LANDSCAPE AND SANCTUARY

As for this place, it is clearly a holy one.
Sophocles, Oedipus at Colonus (Fitzgerald)1
The mountains and valleys of Greece were punctuated during antiquity by hard, white forms, touched with bright colors, which stood out in geometric contrast to the shapes of the earth. These were the temples of the gods. Unlike the Roman Pantheon, with its ideal “Dome of Heaven,”2 or the medieval cathedral, a “Celestial City,”3 the temples were not normally in­tended to shelter men within their walls. Instead they housed the image of a god, immortal and therefore separate from men, and were themselves an image, in the landscape, of his qualities. Because they offered no comforting interior space, the temples have been catalogued by some modern critics as non–architectural.4 Because their forms were also simple, abstract, repetitive, and apparently canonical, others have seen them as creating a purely hermetic order and thus as overly restricted in expressive variation and conceptual breadth.5 Yet it is our critical opinion which is restricted, not the temples. A romantic desire, paradoxically classicizing in intention, to see them as static, perfect shapes, pure and so divorced from the problems of life, has been te­naciously held since the beginning of the modern age in the eighteenth century, as it also was during later antiquity; it has so doubly played its part in obscuring the much greater facts of the intellectual and emotional engagement which produced the temples and of the specific kinds of force they exerted.6 They in fact functioned and, in their fragments, still function as no build­ings before or since have done. They not only created an exterior environment—which it is one of architecture’s primary functions to do—that was wider, freer, and more complete than other architectures have encompassed, but, as sculptural forces, peopled it with their presences as well, in ways that changes of outlook and belief generally made inaccessible to later ages. They were capable of embodying states of being and, sometimes, of action, by whose character and results they are to be judged.

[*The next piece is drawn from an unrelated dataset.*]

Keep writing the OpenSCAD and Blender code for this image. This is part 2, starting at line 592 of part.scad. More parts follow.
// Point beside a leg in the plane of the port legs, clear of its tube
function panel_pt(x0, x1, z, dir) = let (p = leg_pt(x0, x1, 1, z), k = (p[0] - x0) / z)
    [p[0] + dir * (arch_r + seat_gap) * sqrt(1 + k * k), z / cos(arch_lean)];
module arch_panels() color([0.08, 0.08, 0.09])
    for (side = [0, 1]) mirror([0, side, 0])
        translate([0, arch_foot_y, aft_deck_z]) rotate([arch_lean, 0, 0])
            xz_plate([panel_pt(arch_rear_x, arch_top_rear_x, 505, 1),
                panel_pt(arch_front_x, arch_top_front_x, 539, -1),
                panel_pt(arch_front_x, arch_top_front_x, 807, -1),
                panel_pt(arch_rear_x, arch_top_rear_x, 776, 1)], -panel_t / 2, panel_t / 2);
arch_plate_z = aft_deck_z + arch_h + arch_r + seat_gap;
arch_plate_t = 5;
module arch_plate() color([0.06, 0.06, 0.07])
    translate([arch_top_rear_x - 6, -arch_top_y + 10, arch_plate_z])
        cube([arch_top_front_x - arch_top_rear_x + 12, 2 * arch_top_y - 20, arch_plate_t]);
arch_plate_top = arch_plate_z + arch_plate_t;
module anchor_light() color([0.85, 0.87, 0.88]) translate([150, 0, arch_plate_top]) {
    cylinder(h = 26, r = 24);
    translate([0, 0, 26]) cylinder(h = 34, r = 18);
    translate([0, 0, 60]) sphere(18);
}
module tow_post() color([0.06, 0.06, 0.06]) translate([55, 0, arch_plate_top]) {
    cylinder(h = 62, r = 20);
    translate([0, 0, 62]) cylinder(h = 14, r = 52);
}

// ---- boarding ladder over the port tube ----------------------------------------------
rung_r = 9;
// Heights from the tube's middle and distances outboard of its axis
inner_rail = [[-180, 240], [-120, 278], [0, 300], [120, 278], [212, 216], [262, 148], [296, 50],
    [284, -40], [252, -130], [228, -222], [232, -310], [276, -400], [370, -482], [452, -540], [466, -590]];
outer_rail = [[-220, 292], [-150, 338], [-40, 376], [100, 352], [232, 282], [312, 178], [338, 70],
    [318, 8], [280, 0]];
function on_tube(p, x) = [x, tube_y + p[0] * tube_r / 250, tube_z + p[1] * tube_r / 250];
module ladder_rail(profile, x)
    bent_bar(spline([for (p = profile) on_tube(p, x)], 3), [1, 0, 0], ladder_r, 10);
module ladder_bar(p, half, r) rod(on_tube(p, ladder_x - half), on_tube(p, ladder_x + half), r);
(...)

Therefore, in order to know them it is necessary to know what they were intended to be and to do.
All Greek sacred architecture explores and praises the character of a god or a group of gods in a specific place. That place is itself holy and, before the temple was built upon it, embodied the whole of the deity as a recognized natural force. With the coming of the temple, housing its image within it and itself developed as a sculptural embodiment of the god’s presence and character, the meaning becomes double, both of the deity as in nature and the god as imagined by men. Therefore, the formal elements of any Greek sanctuary are, first, the specifically sacred landscape in which it is set and, second, the buildings that are placed within it.
The landscape and the temples together form the architectural whole, were intended by the Greeks to do so, and must therefore be seen in relation to each other. Edith Hamilton echoed Choisy and put the problem in simplest visual terms when she wrote:
to the Greek architect the setting of his temple was all–important. He planned it seeing it in clear outline against sea or sky, determining its size by its situation on plain or hilltop or the wide plateau of an acropolis…. He did not think of it in and for itself, as just the building he was making; he conceived of it in relation to the hills and the seas and the arch of the sky…. So the Greek temple, conceived as a part of its setting, was simplified, the simplest of all the great buildings of the world …7
This point of view, though it may seem obvious to most of those who have visited Greek sites, has not gone unquestioned by criticism. One objection which has been widely raised is that the Greeks of the archaic and classic periods are not supposed to have cared much for landscape, since they did not carve it or paint it or describe it at length in their literature. The statement as it applies to literature is of course not strictly true, especially as certain landscapes are de­scribed in the Homeric Hymns and many other places as appropriate to or expressive of various gods. The quotations with which this book is sprinkled attest to that, and there is, beyond a few quotations, a deep sense of the action and effect of landscape to be found among most Greek writers from Homer on. Similarly, the very absence of landscape background in most, in the larger sense all, vase paintings and reliefs may better be taken as indicative of the fact that the archaic and classic Greeks experienced the landscape only as it was, at full scale. Indeed, one might go on to say that all Greek art, with its usual sculptural concentration upon active life and geometry, may be properly understood and adequately valued only when the Greek’s counter–experience of his earth is kept in mind. In this way the forms he made can be seen in their uncompromised logic and true dimension: as compact images of act and will—of what, that is to say, men are and can make—nakedly separate from the natural environment but to be understood in balance with it. The landscape should therefore be regarded as the complement for all Greek life and art and the special component of the art of Greek temples, where the shape of human conception could be made at the landscape’s scale.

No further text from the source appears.